Aim for acquisition channels that "do not scale". Channels like:

- Reddit/FB Groups/any other online community. You can post once or twice in a a particular community to get feedback. If you want to "scale" your efforts (i.e. post every day), you're likely to be deemed as spammy and get banned. This is both good and both. Bad because you cannot "scale" this acquisition channel (compared to Facebook Ads, for example). Good because, for this very reason, these channels are open to new entrants. Compare this to something like:

- FB/Google Ads. Yes, you can "scale" these channels, but so can your potential competitors. These people are usually well-funded startups that are willing to invest $500 to get a customer (although the customer will pay $50/month), knowing that many of them will stay for 10+ months, when the company will eventually get a positive ROI. For competitive markets, this "waiting" factor spans to over a year, sometimes two. As an early-stage company, can you allow yourself to wait 15 months to get a positive ROI from your ad efforts?
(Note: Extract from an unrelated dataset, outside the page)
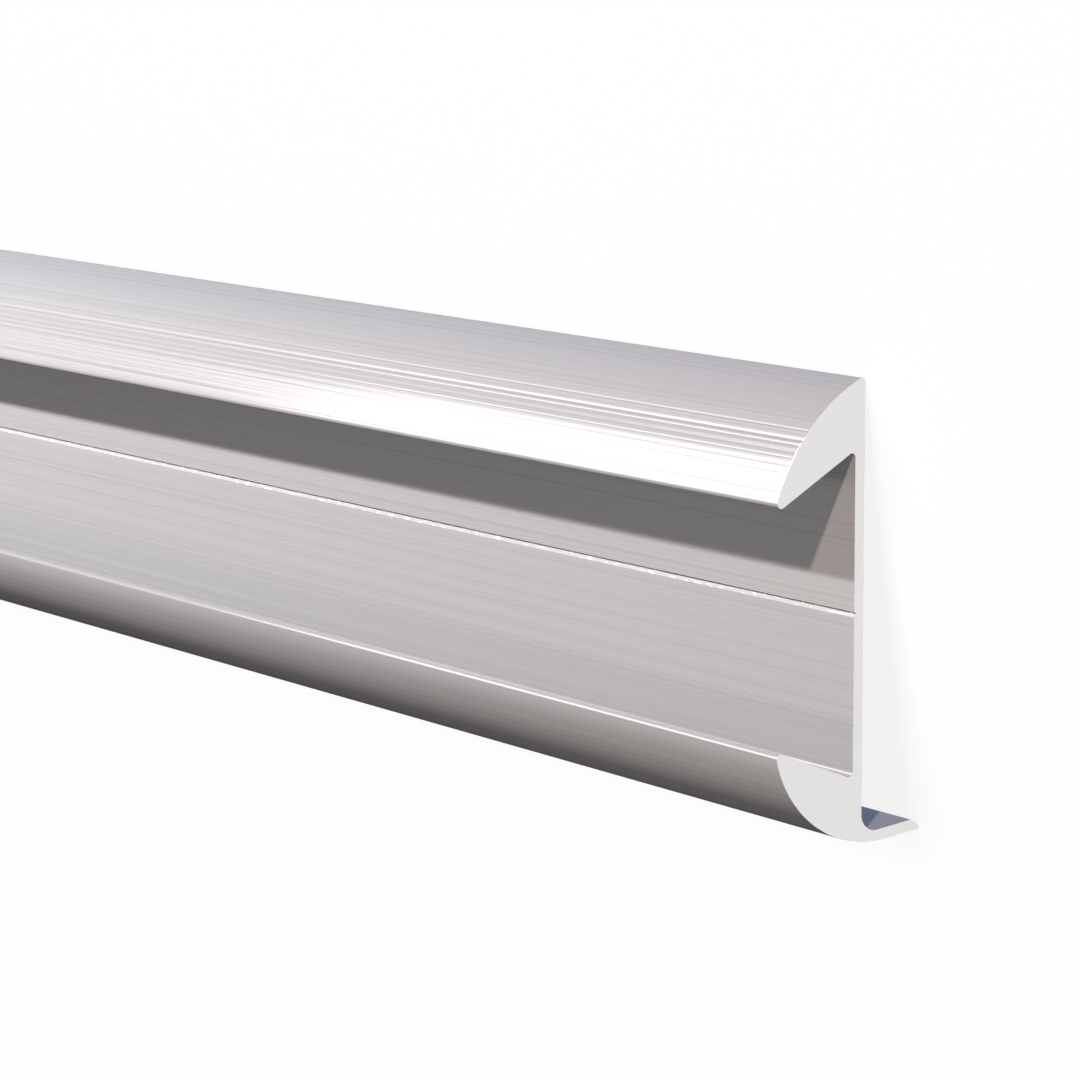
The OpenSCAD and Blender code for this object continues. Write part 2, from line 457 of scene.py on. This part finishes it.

Probably not.

Of course, there are always exceptions (if you bid for a narrow/high-intent keyword with not much competition, like "screenshot API" - this comes from a real founder interview [2]), but in general aim for acquisition channels that "don't scale".

[1] https://firstpayingusers.com

[2] https://www.indiehackers.com/interview/building-a-hobby-proj...



Here is the file without the mail collecting bullshit: https://firstpayingusers.com/assets/pdfs/acq-channels.pdf


That's rather rude, don't you think?